DATA:
/---
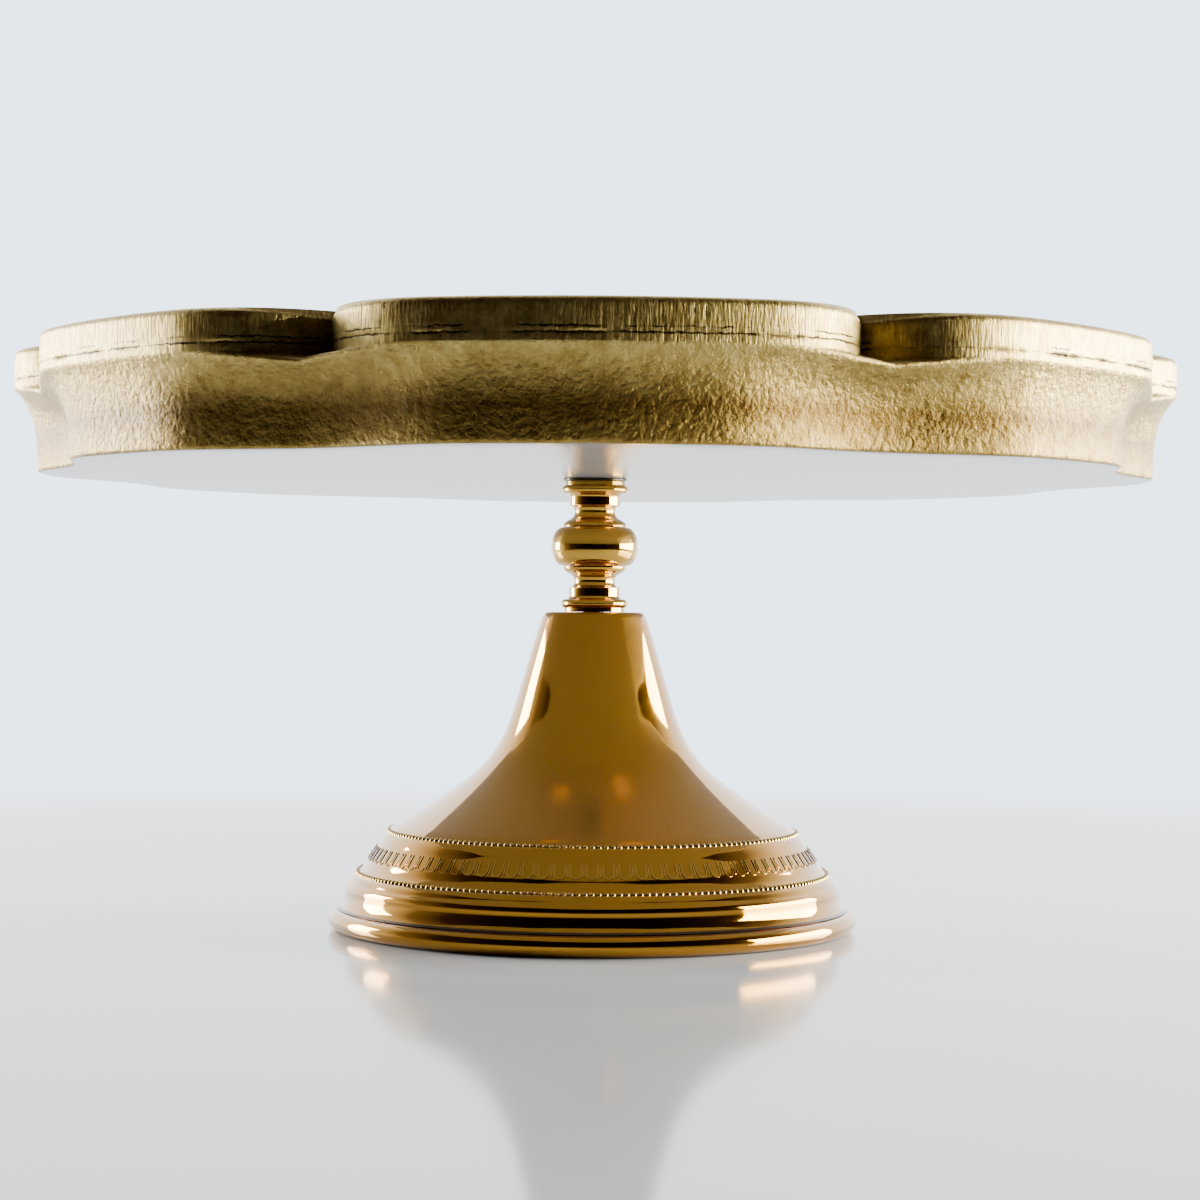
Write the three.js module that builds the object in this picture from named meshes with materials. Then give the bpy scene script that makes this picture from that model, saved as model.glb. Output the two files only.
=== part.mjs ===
// A scalloped cake stand: a two-board wooden plate with a coved edge, on a turned brass
// stem and a spun brass foot. One threaded tie rod pulls the whole stack together, and
// the plate unscrews from it.
//
// Millimetres, +Z up. The origin is on the table, on the stand's axis. The front is -Y.

import * as THREE from 'three';

// ---- Driving sizes -------------------------------------------------------------------

// Plate.
const PLATE_DIAMETER = 406;       // across two opposite lobes
const TOP_BOARD_THICKNESS = 10.3;
const COVE_BOARD_THICKNESS = 31.0;
const BAND_BELOW_SEAM = 2.7;      // upright part of the edge that belongs to the cove board
const TOP_EDGE_ROUND = 2.4;
const COVE_INSET = 6.5;           // how far the cove steps in below the upright band
const BOTTOM_CHAMFER = 1.3;

// Scallops: eight lobes with a sharp notch between neighbours.
const FRONT_LOBE_SPAN = 53;       // degrees, the front and back lobes
const SIDE_LOBE_SPAN = 37;        // degrees, the left and right lobes
const NOTCH_DEPTH = 27;
const NOTCH_HALF_ANGLE = 12;      // degrees
const NOTCH_SHARPNESS = 1.8;      // 1 gives a straight-sided notch, more gives convex shoulders
const VALLEY_DEPTH = 11.7;        // soft dip in the underside's outline below a notch
const VALLEY_HALF_ANGLE = 14;     // degrees
const NOTCH_EDGE_DROP = 1.0;      // extra rounding of the top edge in a notch
const NOTCH_FOOT_DROP = 2.3;      // how far a notch runs down into the cove

// Stem.
const ROD_DIAMETER = 8;
const NECK_FLANGE_DIAMETER = 23.9; // over the bead
const NECK_COLLAR_DIAMETER = 18;
const NECK_WAIST_DIAMETER = 14.5;
const CUP_DIAMETER = 22.5;
const NECK_DISC_INSET = 1.2;      // the disc under the bead, in from the flange
const NECK_DISC_TAPER = 0.1;
const NECK_DISC_HEIGHT = 1.4;
const NECK_BEAD_RADIUS = 1.55;
const COLLAR_FLARE = 1.3;         // how far the collar's foot spreads
const COLLAR_FLARE_HEIGHT = 1.1;
const COLLAR_HEIGHT = 3;
const WAIST_SHOULDER = 0.5;       // step from the collar's top in to the waist
const WAIST_SHOULDER_HEIGHT = 0.9;
const COLLAR_TO_WAIST = 2.5;
const CUP_DEPTH = 5;
const CUP_LIP = 0.7;              // upright edge of the cup
const CUP_BOW = 0.52;             // how full the cup's curve is
const CUP_LIP_INSET = 0.6;
const KNOB_HEIGHT = 13.8;
const KNOB_DIAMETER = 30.9;
const PLATE_WASHER_THICKNESS = 0.8;
const PLATE_WASHER_INSET = 0.7;   // in from the neck's flange

// Foot.
const FOOT_HEIGHT = 111.3;
const FOOT_DIAMETER = 186.8;
const SHOULDER_DIAMETER = 35.4;   // flat top of the bell
const SHOULDER_ROUND = 1.1;
const SHOULDER_RUN = 0.9;         // how far the shoulder's round reaches out
const BELL_UPPER_PULL = { reach: 0.302, fall: 0.653 }; // shares of the bell's own reach and fall
const BELL_LOWER_PULL = { reach: 0.139, fall: 0.631 };
const SHEET = 1.2;                // spun brass wall
const ROLL_RADIUS = 3.5;          // rolled rim
const ROLL_FLAT = 1.2;            // half the width of the worn flat under the roll
const ROLL_START = 95;            // degrees, where the wall meets the roll
const ROLL_END = -190;            // degrees, where the sheet's edge stops inside
const CREASE_INSET = 3.4;         // the black crease above the roll, in from the rim
const CREASE_RISE = 0.3;

// The stepped border above the crease, from the rim inwards.
const CONCAVE_BAND = { run: 2.5, rise: 5.5 };
const RIBS = { run: 1.6, rise: 3.8 };
const LOWER_BEAD_SEAT = { run: 3.3, rise: 3.1 };
const PLAIN_COVE = { run: 3.2, rise: 4.3 };
const TONGUE_BAND = { run: 3.8, rise: 5.4 };
const PLAIN_BAND = { run: 3.6, rise: 5.0 };
const BORDER = [CONCAVE_BAND, RIBS, LOWER_BEAD_SEAT, PLAIN_COVE, TONGUE_BAND, PLAIN_BAND];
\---
GOAL OF THE EXERCISE: Take the lines above from the first through the one containing "---- Driving sizes" and reproduce them exactly; include nothing else.

FINAL RESULT:
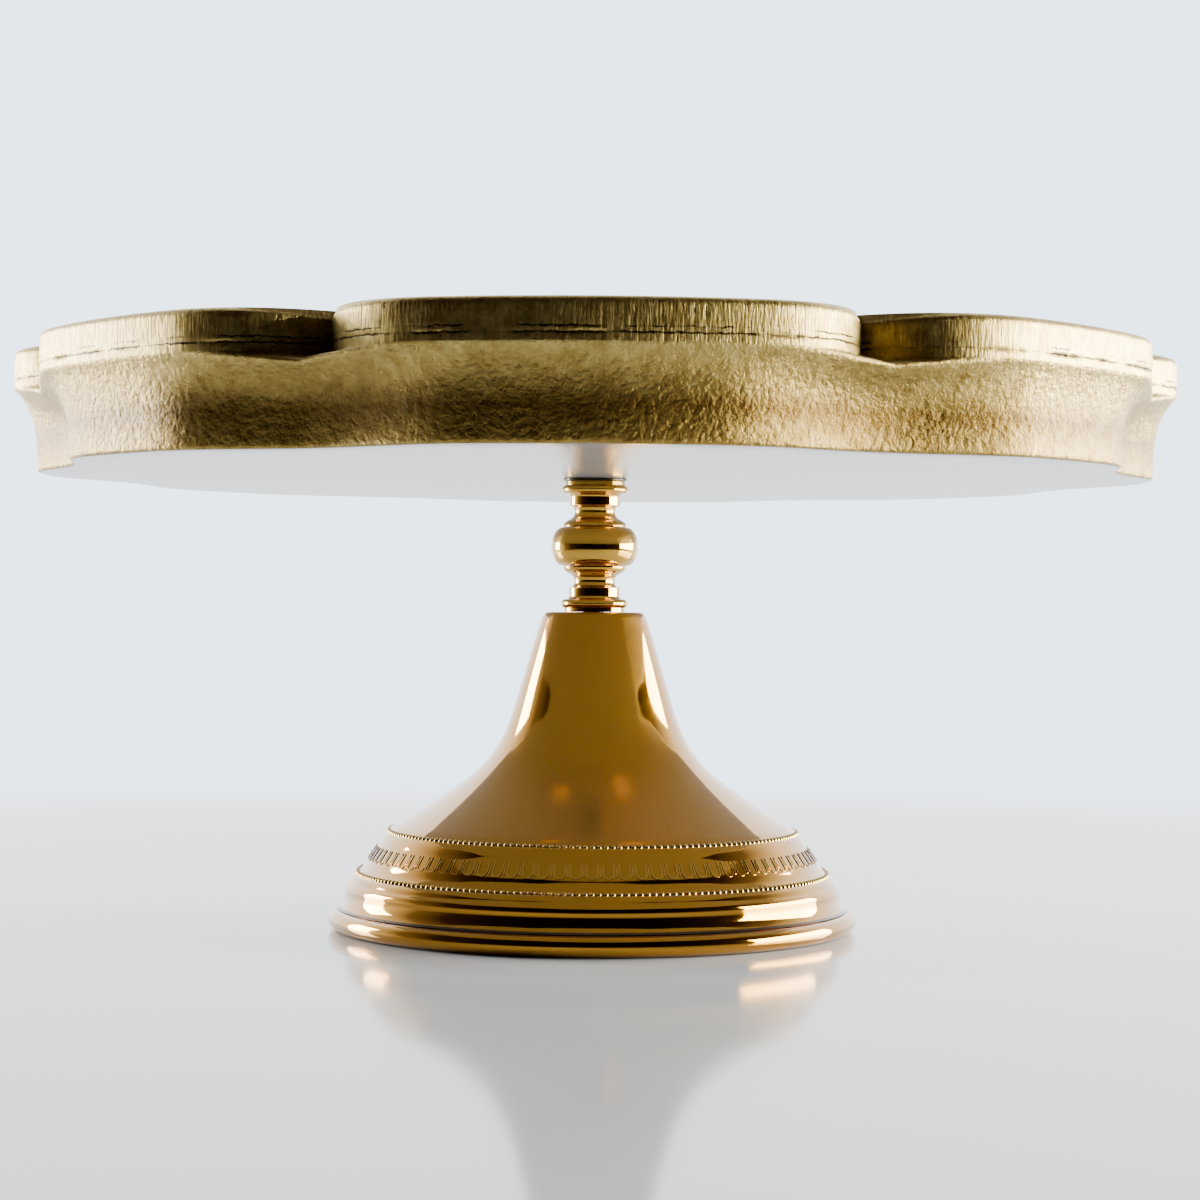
Write the three.js module that builds the object in this picture from named meshes with materials. Then give the bpy scene script that makes this picture from that model, saved as model.glb. Output the two files only.
=== part.mjs ===
// A scalloped cake stand: a two-board wooden plate with a coved edge, on a turned brass
// stem and a spun brass foot. One threaded tie rod pulls the whole stack together, and
// the plate unscrews from it.
//
// Millimetres, +Z up. The origin is on the table, on the stand's axis. The front is -Y.

import * as THREE from 'three';

// ---- Driving sizes -------------------------------------------------------------------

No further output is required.